Data records -
───

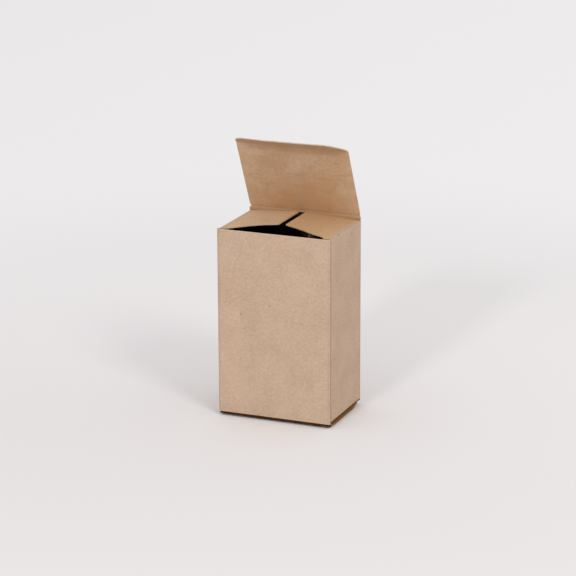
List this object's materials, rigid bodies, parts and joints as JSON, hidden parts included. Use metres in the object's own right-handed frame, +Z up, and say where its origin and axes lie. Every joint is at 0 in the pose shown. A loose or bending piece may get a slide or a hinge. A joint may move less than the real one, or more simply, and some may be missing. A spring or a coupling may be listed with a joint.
{
  "type": "reverse tuck folding carton",
  "caption": "Small kraft board carton folded from one die-cut sheet, with a hinged lid and tuck flap on the back panel and a tucked closure on the front panel's foot.",
  "frame": {"origin": "centre of the flat part of the bottom closure's underside, on the floor", "axes": "+X along the front panel, +Y from the front panel to the back panel, +Z up"},
  "size_m": [0.06, 0.042, 0.1403],
  "materials": {
    "kraft_outside": "matte kraft",
    "kraft_inside": "matte kraft"
  },
  "bodies": {
    "carton": {"carton_body": "kraft_outside"},
    "lid": {"top_lid": "kraft_inside"},
    "tuck": {"top_tuck_flap": "kraft_inside"},
    "closure": {"bottom_closure": "kraft_outside"}
  },
  "joints": [
    {"name": "lid_crease", "type": "hinge", "parent": "carton", "child": "lid", "pos_m": [0, 0.02075, 0.0984], "axis": [-1, 0, 0], "range_deg": [-64.7, 115.3]},
    {"name": "tuck_crease", "type": "hinge", "parent": "lid", "child": "tuck", "pos_m": [0, 0.00336, 0.1352], "axis": [-1, 0, 0], "range_deg": [-51, 42.7]},
    {"name": "bottom_crease", "type": "hinge", "parent": "carton", "child": "closure", "pos_m": [0, -0.02075, 0.0011], "axis": [-1, 0, 0], "range_deg": [0, 170]}
  ]
}
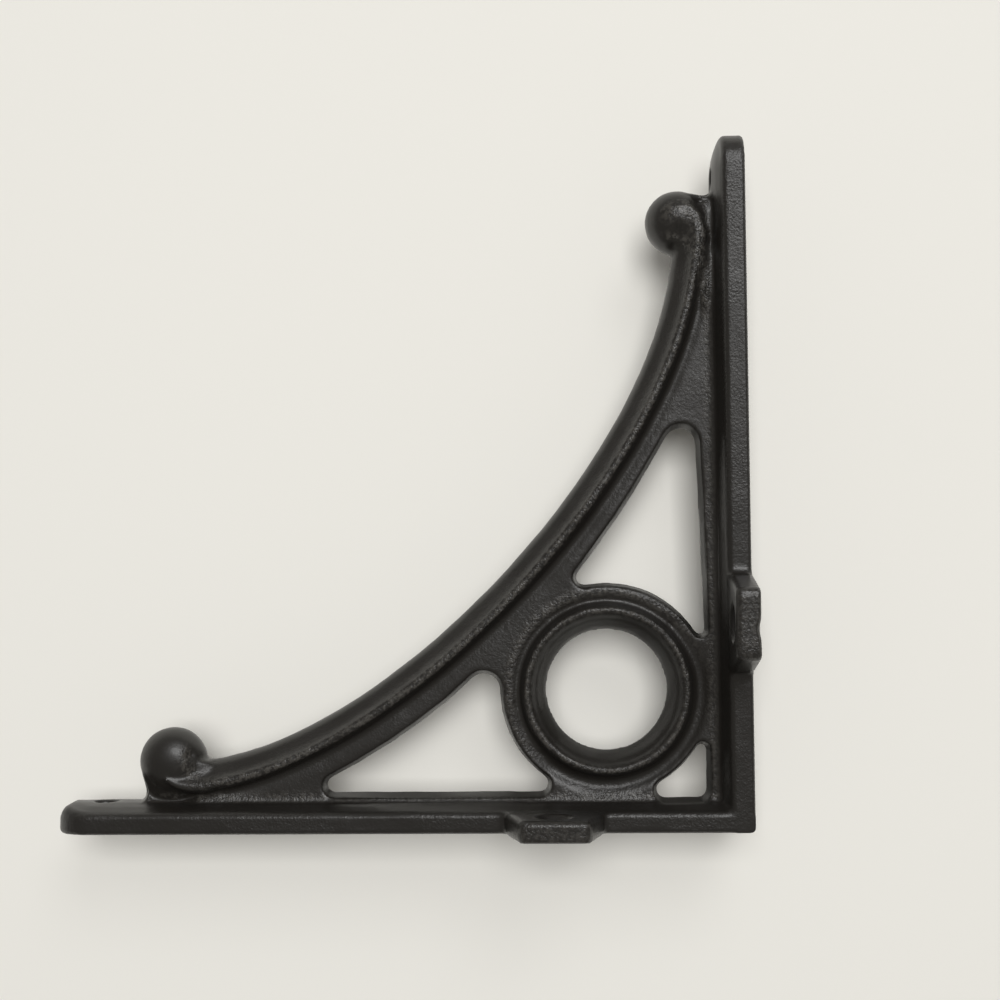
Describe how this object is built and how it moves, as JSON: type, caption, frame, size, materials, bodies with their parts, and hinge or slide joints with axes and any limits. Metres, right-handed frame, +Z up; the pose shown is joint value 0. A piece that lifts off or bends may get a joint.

───

Work to be completed - Copy out the data shown above without altering anything.

Solution for this task -
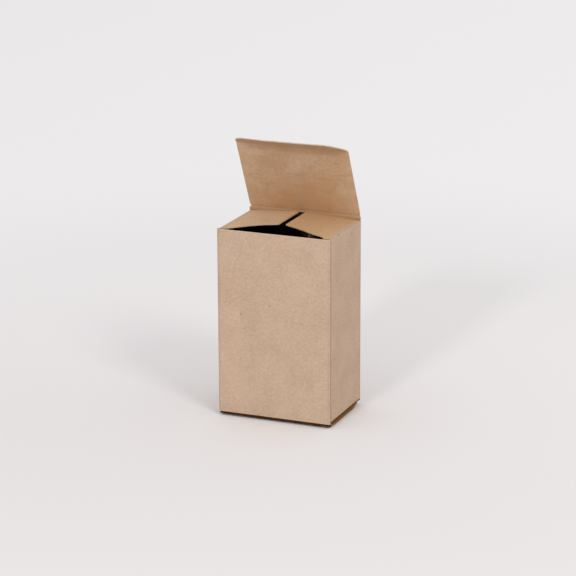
List this object's materials, rigid bodies, parts and joints as JSON, hidden parts included. Use metres in the object's own right-handed frame, +Z up, and say where its origin and axes lie. Every joint is at 0 in the pose shown. A loose or bending piece may get a slide or a hinge. A joint may move less than the real one, or more simply, and some may be missing. A spring or a coupling may be listed with a joint.
{
  "type": "reverse tuck folding carton",
  "caption": "Small kraft board carton folded from one die-cut sheet, with a hinged lid and tuck flap on the back panel and a tucked closure on the front panel's foot.",
  "frame": {"origin": "centre of the flat part of the bottom closure's underside, on the floor", "axes": "+X along the front panel, +Y from the front panel to the back panel, +Z up"},
  "size_m": [0.06, 0.042, 0.1403],
  "materials": {
    "kraft_outside": "matte kraft",
    "kraft_inside": "matte kraft"
  },
  "bodies": {
    "carton": {"carton_body": "kraft_outside"},
    "lid": {"top_lid": "kraft_inside"},
    "tuck": {"top_tuck_flap": "kraft_inside"},
    "closure": {"bottom_closure": "kraft_outside"}
  },
  "joints": [
    {"name": "lid_crease", "type": "hinge", "parent": "carton", "child": "lid", "pos_m": [0, 0.02075, 0.0984], "axis": [-1, 0, 0], "range_deg": [-64.7, 115.3]},
    {"name": "tuck_crease", "type": "hinge", "parent": "lid", "child": "tuck", "pos_m": [0, 0.00336, 0.1352], "axis": [-1, 0, 0], "range_deg": [-51, 42.7]},
    {"name": "bottom_crease", "type": "hinge", "parent": "carton", "child": "closure", "pos_m": [0, -0.02075, 0.0011], "axis": [-1, 0, 0], "range_deg": [0, 170]}
  ]
}
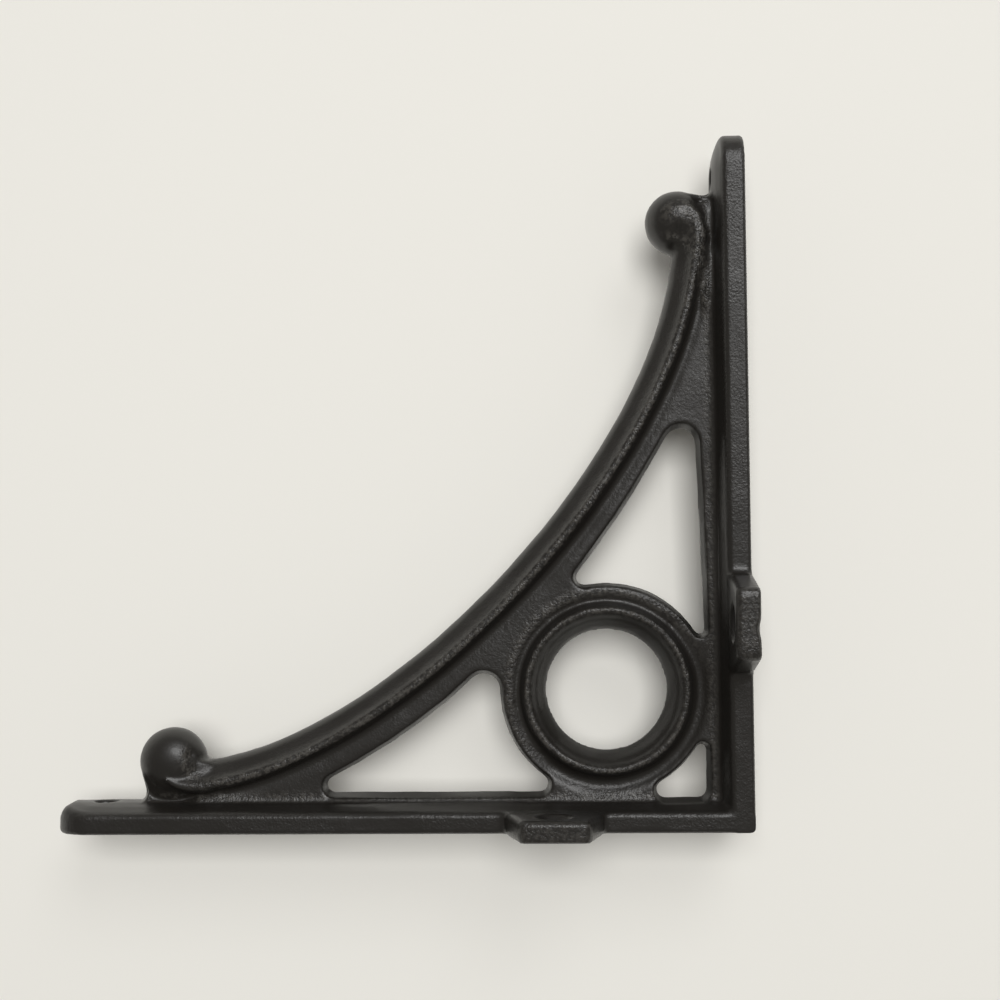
Describe how this object is built and how it moves, as JSON: type, caption, frame, size, materials, bodies with their parts, and hinge or slide joints with axes and any limits. Metres, right-handed frame, +Z up; the pose shown is joint value 0. A piece that lifts off or bends may get a joint.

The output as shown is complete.